I like the cultural significance of being able to knit socks as it's something my own grandmothers would have been able to do, so it would be nice to learn the skill  myself (they would be highly amused that I buy all these 'how to' books to teach myself though - they didn't have the luxury of Amazon!)

The Knitting Socks book is  fantastic and really well illustrated - it is an American publication, but that doesn't cause too many problems (I believe they use four needles in the US to knit in the round while we in Europe use five - I've decide to take up dual nationality and adopt the American method, hehe!).

The heel shaping was well explained and I was surprised that it all seemed to come together (after a couple of attempts at some points!).

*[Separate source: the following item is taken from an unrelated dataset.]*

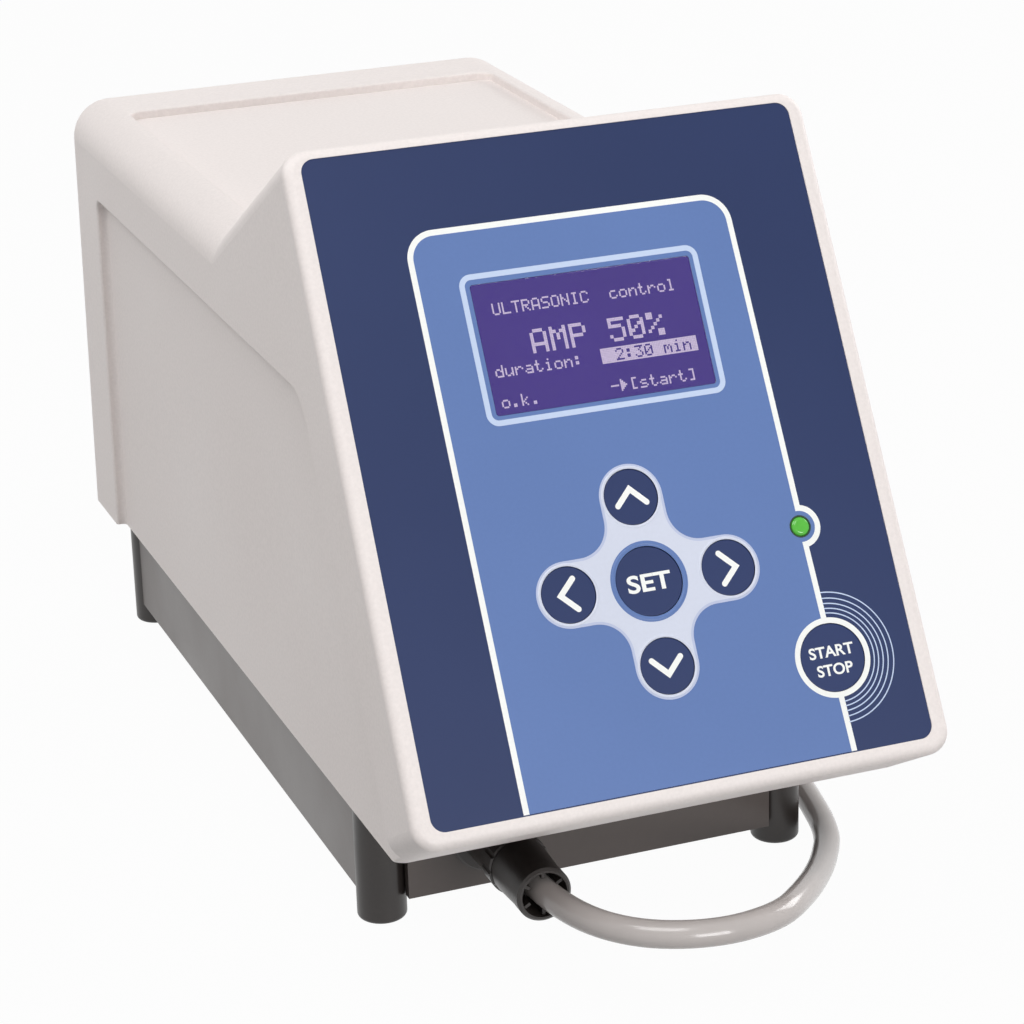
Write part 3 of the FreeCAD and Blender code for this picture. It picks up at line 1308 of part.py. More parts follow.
def transformer_core():
    """Output transformer core: a closed frame with a middle leg."""
    w = CORE_WIDTH / 2
    d = CORE_DEEP / 2
    core = box(CORE_X - w, CORE_X + w, CORE_Y - d, CORE_Y + d, BOARD_TOP, BOARD_TOP + CORE_HIGH)
    inner = w - CORE_LEG
    for side in (-1, 1):
        x0 = CORE_X + side * CORE_LEG
        x1 = CORE_X + side * inner
        z0 = BOARD_TOP + CORE_LEG
        z1 = BOARD_TOP + CORE_HIGH - CORE_LEG
        window = box(min(x0, x1), max(x0, x1), CORE_Y - d - 1, CORE_Y + d + 1, z0, z1)
        core = core.cut(window)
    return core


def transformer_winding():
    """Winding round the middle leg of the core."""
    reach = CORE_WIDTH / 2 - CORE_LEG - 0.3
    low = BOARD_TOP + CORE_LEG
    high = BOARD_TOP + CORE_HIGH - CORE_LEG
    deep = CORE_DEEP + 2 * (reach - CORE_LEG)
    coil = rounded_plate(2 * reach, deep, 6, high - low)
    coil.translate(V(CORE_X, CORE_Y, high))
    d = CORE_DEEP / 2
    leg = box(CORE_X - CORE_LEG, CORE_X + CORE_LEG, CORE_Y - d, CORE_Y + d, low - 1, high + 1)
    return coil.cut(leg)


def tuning_choke():
    """Ring choke lying on the board."""
    centre = V(CHOKE_X, CHOKE_Y, BOARD_TOP + CHOKE_THICK)
    return Part.makeTorus(CHOKE_RADIUS, CHOKE_THICK, centre, Z_AXIS)


def filter_capacitors():
    """Row of capacitor cans with a rolled groove."""
    made = []
    start = -CAN_PITCH * (CAN_COUNT - 1) / 2
    r = CAN_RADIUS
    profile = [
        (0, 0),
        (0, r),
        (4, r),
        (5, r - 0.8),
        (6, r),
        (CAN_HIGH - 1, r),
        (CAN_HIGH, r - 1),
        (CAN_HIGH, 0),
    ]
    for i in range(CAN_COUNT):
        made.append(revolved(profile, V(start + i * CAN_PITCH, CAN_Y, BOARD_TOP), Z_AXIS))
    return group(made)


def hf_cable_coil():
    """Outer shape of the neat coil that holds the rest of the lead."""
    half = COIL_TURNS_WIDE * CABLE_RADIUS
    high = COIL_LAYERS * 2 * CABLE_RADIUS
    outer = rod(V(COIL_X, COIL_Y, 0.2), Z_AXIS, COIL_MID + half, high)
    inner = rod(V(COIL_X, COIL_Y, -1), Z_AXIS, COIL_MID - half, high + 3)
    return outer.cut(inner)


def cable_end_heading():
    """Direction of the lead where it enters its far connector, kept level."""
    before = V(*CABLE_END_ROUTE[-2])
    last = V(*CABLE_END_ROUTE[-1])
    return (last - before).normalize()


def far_connector():
    """Moulded connector on the far end of the lead, with a tapered sleeve and a nose."""
    profile = [
        (0, 0),
        (0, CABLE_RADIUS + 1.2),
        (12, END_RADIUS - 1.6),
        (14, END_RADIUS),
        (END_LONG - 1, END_RADIUS),
        (END_LONG, END_RADIUS - 1),
        (END_LONG, END_NOSE_RADIUS),
        (END_LONG + END_NOSE_LONG, END_NOSE_RADIUS),
        (END_LONG + END_NOSE_LONG, END_NOSE_RADIUS - 1.2),
        (END_LONG + 2, END_NOSE_RADIUS - 1.2),
        (END_LONG + 2, 0),
    ]
    return revolved(profile, V(*CABLE_END_ROUTE[-1]), cable_end_heading())


def far_contacts():
    """Contact pins in the nose of the far connector."""
    made = []
    for i in range(3):
        a = math.radians(120 * i + 90)
        pin = rod(V(3 * math.cos(a), 3 * math.sin(a), END_LONG + 2), Z_AXIS, 0.8, END_NOSE_LONG - 3)
        turn = FreeCAD.Rotation(Z_AXIS, cable_end_heading())
        pin.Placement = FreeCAD.Placement(V(*CABLE_END_ROUTE[-1]), turn).multiply(pin.Placement)
        made.append(pin)
    return group(made)


def build():
    """All pieces by name, and the names of those that belong to the lead."""
    pieces = {"housing_shell": housing_shell(), "chassis_tray": chassis_tray()}
    sides = {-FOOT_X: "left", FOOT_X: "right"}
    ends = {FOOT_FRONT: "front", FOOT_BACK: "back"}
    for x, y in foot_places():
        pieces["foot_%s_%s" % (ends[y], sides[x])] = foot(x, y)
    for name, x, v, radius in key_places():
        pieces[name] = key(x, v, radius)
    pieces["foot_screws"] = foot_screws()
    pieces["flange_screws"] = flange_screws()
    pieces["keypad_overlay"] = keypad_overlay()
    pieces["keypad_board"] = keypad_board()
    pieces["key_switches"] = key_switches()
    pieces["keypad_board_screws"] = face_screws(key_board_holes(), KEY_BOARD_H - BOARD_THICK)
    pieces["status_led"] = status_led()
    pieces["display_window"] = display_window()
    pieces["display_glass"] = display_glass()
    pieces["display_bezel"] = display_bezel()
    pieces["display_board"] = display_board()
    pieces["display_screws"] = face_screws(module_holes(), -FACE_BACK - BEZEL_THICK - BOARD_THICK)
    pieces["ribbon_cable"] = ribbon_cable()
    pieces["ribbon_sockets"] = ribbon_plugs()
    pieces["back_panel"] = back_panel()
    pieces["back_panel_screws"] = back_screws()
    pieces["mains_inlet"] = mains_inlet()
    pieces["mains_inlet_pins"] = inlet_pins()
    pieces["mains_inlet_screws"] = inlet_screws()
    pieces["fuse_drawer"] = fuse_drawer()
    pieces["fuses"] = fuses()
    pieces["power_switch_frame"] = switch_frame()
    pieces["power_rocker"] = power_rocker()
    pieces["footswitch_jack"] = footswitch_jack()
    pieces["hf_socket"] = hf_socket()
    pieces["hf_socket_nut"] = hf_socket_nut()
    pieces["main_board"] = main_board()
    pieces["board_standoffs"] = standoffs()
    pieces["board_screws"] = board_screws()
    pieces["heat_sink"] = heat_sink()
    pieces["power_transistors"] = power_transistors()
    pieces["transformer_core"] = transformer_core()
    pieces["transformer_winding"] = transformer_winding()
    pieces["tuning_choke"] = tuning_choke()
    pieces["filter_capacitors"] = filter_capacitors()
    coil = hf_cable_coil()
    plug = hf_plug_body()
    lead_pieces = {
        "hf_plug_body": plug,
        "plug_coupling_ring": plug_coupling_ring(),
        "plug_contacts": plug_contacts(),
        "hf_cable": lead(CABLE_ROUTE, CABLE_RADIUS).cut(plug).cut(coil),
        "hf_cable_coil": coil,
        "hf_cable_end": lead(CABLE_END_ROUTE, CABLE_RADIUS).cut(coil),
        "far_connector": far_connector(),
        "far_connector_contacts": far_contacts(),
    }
    return pieces, lead_pieces


def main():
    """Builds every piece, centres the standing body on the origin and writes the files."""
    pieces, lead_pieces = build()
    body = Part.makeCompound(list(pieces.values())).optimalBoundingBox(False, False)
    shift = V(0, -(body.YMin + body.YMax) / 2, 0)
    print("body %.1f x %.1f x %.1f, shift %.3f" % (body.XLength, body.YLength, body.ZLength, shift.y))
    os.makedirs("parts", exist_ok=True)
    for name, shape in {**pieces, **lead_pieces}.items():
        placed = shape.copy()
        placed.translate(shift)
        if not placed.isValid() or placed.Volume < 0.5:
            print("check", name, placed.isValid(), placed.Volume)
        placed.exportStep("parts/%s.step" % name)


main()
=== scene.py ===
"""Looks of the desk generator of an ultrasonic homogenizer: finishes, printed face, display, lead and stage."""

import math

import bmesh
import bpy
from mathutils import Euler, Matrix, Vector
from mathutils.geometry import tessellate_polygon


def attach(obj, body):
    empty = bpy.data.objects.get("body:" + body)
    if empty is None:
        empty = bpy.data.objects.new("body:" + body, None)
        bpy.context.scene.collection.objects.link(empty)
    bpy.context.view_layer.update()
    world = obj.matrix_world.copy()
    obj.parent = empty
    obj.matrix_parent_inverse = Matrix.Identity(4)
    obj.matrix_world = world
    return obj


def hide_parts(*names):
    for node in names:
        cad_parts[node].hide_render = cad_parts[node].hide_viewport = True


bl_info = {
    "name": "Homogenizer Generator",
    "version": (1, 0, 0),
    "blender": (4, 5, 0),
    "location": "View3D > Sidebar > Generator",
    "description": "Finishes, printed face, display, lead and stage of a desk generator",
    "category": "Object",
}

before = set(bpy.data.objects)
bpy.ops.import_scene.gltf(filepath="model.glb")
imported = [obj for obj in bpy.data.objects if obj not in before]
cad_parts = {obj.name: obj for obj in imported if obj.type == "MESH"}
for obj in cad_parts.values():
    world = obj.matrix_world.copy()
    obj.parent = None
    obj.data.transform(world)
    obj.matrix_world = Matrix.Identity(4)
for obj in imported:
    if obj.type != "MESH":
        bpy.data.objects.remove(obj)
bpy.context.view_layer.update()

MM = 0.001
BODY = "generator"

# The console face: the place of its lower edge, its lean, and the middles of what is on it, in millimetres
# (x across the face, y up it, z out of it)
FOOT_Y = -189.131
FOOT_Z = 69.5
FACE_LEAN = math.radians(30.2)
FACE = Matrix.Translation(Vector((0.0, FOOT_Y, FOOT_Z)) * MM) @ Matrix.Rotation(math.pi / 2 - FACE_LEAN, 4, "X")
KEY_PAD = (0.8, 60.9)
KEY_PITCH = 25.6
ARROWS = (("right", 1, 0), ("up", 0, 1), ("left", -1, 0), ("down", 0, -1))
START_KEY = (53.1, 28.9)
LAMP = (52.1, 69.4)
DISPLAY = (0.3, 136.4)

# The light blue field: top edge of its white line, place of the line at the sides, how far the right one leans out
# towards its foot, the field's lower edge, and the bays that it makes round the start key and the lamp, as radii
FIELD_TOP = 174.6
FIELD_SIDE = 51.3
FIELD_LEAN = 2.1
FIELD_FOOT = 0.4
START_BAY = 11.3
LAMP_BAY = 5.65

# Openings in the printed layers and the outside of the rings, as radii, and the width of the pad's edge
SET_HOLE = 10.55
ARROW_HOLE = 8.55
START_HOLE = 10.45
LAMP_HOLE = 2.95
RING_OUTSIDE = 12.15
PAD_EDGE = 0.8

# Beads embossed in the film: radius of the middle, width, height
SET_BEAD = (11.35, 1.2, 0.3)
ARROW_BEAD = (9.05, 0.85, 0.28)
LAMP_BEAD = (3.2, 0.55, 0.2)

# Thin arcs beside the start key, as radii
START_ARCS = (13.5, 14.9, 16.4, 18.0, 19.8)
START_ARC_WIDTH = 0.36

# The display's window (half its width, half its height, corner) and the pale line round it (left, right, bottom, top)
WINDOW = (35.35, 20.05, 1.0)
DISPLAY_LINE = (-38.2, 38.6, 113.4, 159.7)
DISPLAY_LINE_CORNER = 3.8
DISPLAY_LINE_WIDTH = 1.7

# An arrow key's sign: corners of a chevron that points right, and its stroke
CHEVRON = ((-2.2, 4.6), (2.45, 0.0), (-2.2, -4.6))
CHEVRON_STROKE = 1.75
# Words on the keys: text, middle, base line, height and width of the capitals, key
WORDS = {
    "word_set": ("SET", KEY_PAD[0], 57.9, 5.4, 14.0, "key_set"),
    "word_start": ("START", START_KEY[0], 29.15, 3.5, 14.6, "key_start_stop"),
    "word_stop": ("STOP", START_KEY[0], 23.6, 3.5, 11.7, "key_start_stop"),
}
# What thickens the strokes of the words, as a share of the letters' size
LETTER_WEIGHT = 0.024

# The camera's place in metres, its turn in degrees and its sensor in millimetres
CAMERA_PLACE = (-0.34472, -0.96964, 0.47813)
CAMERA_TURN = (69.2848, 1.6163, -21.0999)
SENSOR_WIDTH = 36.0

# Softboxes and floor, in metres: the side that each softbox stands at and its place, and what they look at
SOFTBOXES = (
    ("left", (-1.3, 0.3, 1.6)),
    ("top", (-0.3, -1.0, 2.0)),
    ("front", (0.5, -2.25, 0.35)),
    ("back", (1.7, 0.5, 0.8)),
)
SOFTBOX_SIZE = 1.0
LIGHT_AIM = Vector((0.0, -0.1, 0.12))
FLOOR_HALF = 6.0
FLOOR_DROP = 0.0002
WHITE = (1.0, 1.0, 1.0, 1.0)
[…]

So far, it's all looking quite good and I've got beyond the heel-shaping bit which I believe is the tricky bit, but this book takes you through every step and explains why the sock is shaped the way it is.  I'm really impressed at how well it is laid out - I could never have learnt from an ordinary pattern so it's been invaluable.  I've tried the sock on so far and it does fit - even if it looks quick funny as it's quite chunky and bulky - perfect for wearing inside my walking boots though, perhaps?

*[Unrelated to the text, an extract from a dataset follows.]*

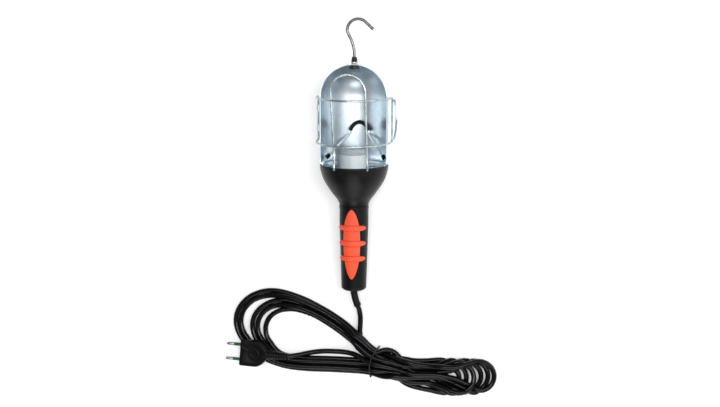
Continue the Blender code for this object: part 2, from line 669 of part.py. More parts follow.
# ---- mains lead outside ------------------------------------------------------------------
# Route on the surface, mm from the handle's end: x to the right, y towards the hook.
LEAD_ROUTE = ((7.2, -31.5, 6.6), (7.7, -38.0, 4.6), (7.5, -44.5, 3.6), (7.0, -51.6, 3.4))
HANK_HIGH = 20.0               # three layers of lead
FOLDS_HIGH = 25.0              # the folds at the right end pile up higher
LOOPS_HIGH = 6.9               # one layer, where the loops fan out
HANK_LEFT = -84.0              # where the strain relief's end meets the bundle
TIE_X = (24.0, 30.0)           # notch for the tie, along the bundle
TIE_Y = (-106.0, -73.0)        # and across it
TIE_NOTCH = 2.4                # its depth above and below
TIE_R = 0.8
LOOPS = ((HANK_LEFT - 1, -7.4), (-107, -4.6), (-124, -7.4), (-139, -13.6), (-151, -22.6), (-158.6, -34),
         (-160.8, -48), (-157.5, -62), (-150, -75), (-138, -87), (-122, -98), (-104, -106.5),
         (HANK_LEFT - 1, -111))
BUNDLE_TOP = ((-60, -14.5), (-38, -24), (-20, -34), (-6.5, -43.2), (3.4, -52.1), (11.4, -52.1), (17, -60.5))
BUNDLE_BASE = ((-60, -112), (-25, -111))
FOLD_CENTRE = (155.0, -104.0)
FOLD_R = 27.5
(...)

It's beginning to look like a sock - hurray!

I've really enjoyed knitting in the round, and much prefer it to working rows back and forth which I sometimes find a bit monotonous.  I've used 4.5 mm needles and an aran type yarn (50% wool and 50% acrylic) which I bought last year.  It's lovely to work with.  Would be quite fun to try other garments in the round eg. mittens, etc.  Whoaaaa, better not get ahead of myself though - gotta finish this sock first!

The heel flap is done in a knit-one, slip-one stitch which I was unfamilar with and threw me a little, but it's to add bulk apparently - who was I to argue, it looked about right, but was difficult to count the rows intitially.

I'm now at the stage of knitting the length of the foot, having completed the shaping of the side gussets - I'm almost out of wool and have had to order more as I only had a small amount left - hope it comes quickly so I can finish the sock!

Here, I'm comparing the old bobban sock with my knitted one (in progress) . . . 

Not sure what my Hebridean grandmothers (whom I never met as both grandparents passed away before I was born) would think of my Americanised sock version, hehe!  Hope to show you a  finished sock at the end of the week, even if it might look a bit quirky! (I might need two though LOL) 
Alison x

P.S.  Sunday dinner was very delayed today due to the 'sock in progress' work being undertaken!
P.P.S. 'Tweedie' work will continue as normal throughout the week, socks or not :) :)


Claire said...

Wow, hat's off to you, clever missus.

Your sock is looking fantastic Alison.
Sounds like you have pretty much got it sorted.
I've tried DP needles but couldn't get the hang of it, should give it another whirl, I would love to knit a pair of socks.......
There'll be no stopping you now and i'm sure your Grandmothers would've been very proud of your efforts.

Claire x

Alessandra said...

So fun in reading about your "sock adventure"!!!
I think you have to be so proud of yourself, my dear!!
xxx Ale

Biba said...

Wow, Alison, your skills are endless!

june at noon said...

Hey, we Americans have a history of sock-knitting too, so you're ok. :) I have knit chunky socks before, but never got past the fiddly-ness of working with sock weight yarn, although some day I'd like to, when the inspiration hits. My aunt is a prolific sock knitter and teaches classes at a local yarn shop!

fairislerona said...

You look to be making good progress Alison and you have made the socks with the 'set-in' heel I was talking about. The traditional heel is more complicated...that could be the next target! I also remember from my sock knitting era that the 'german cast on' method gives the best results on the ribbing. So much to learn!!!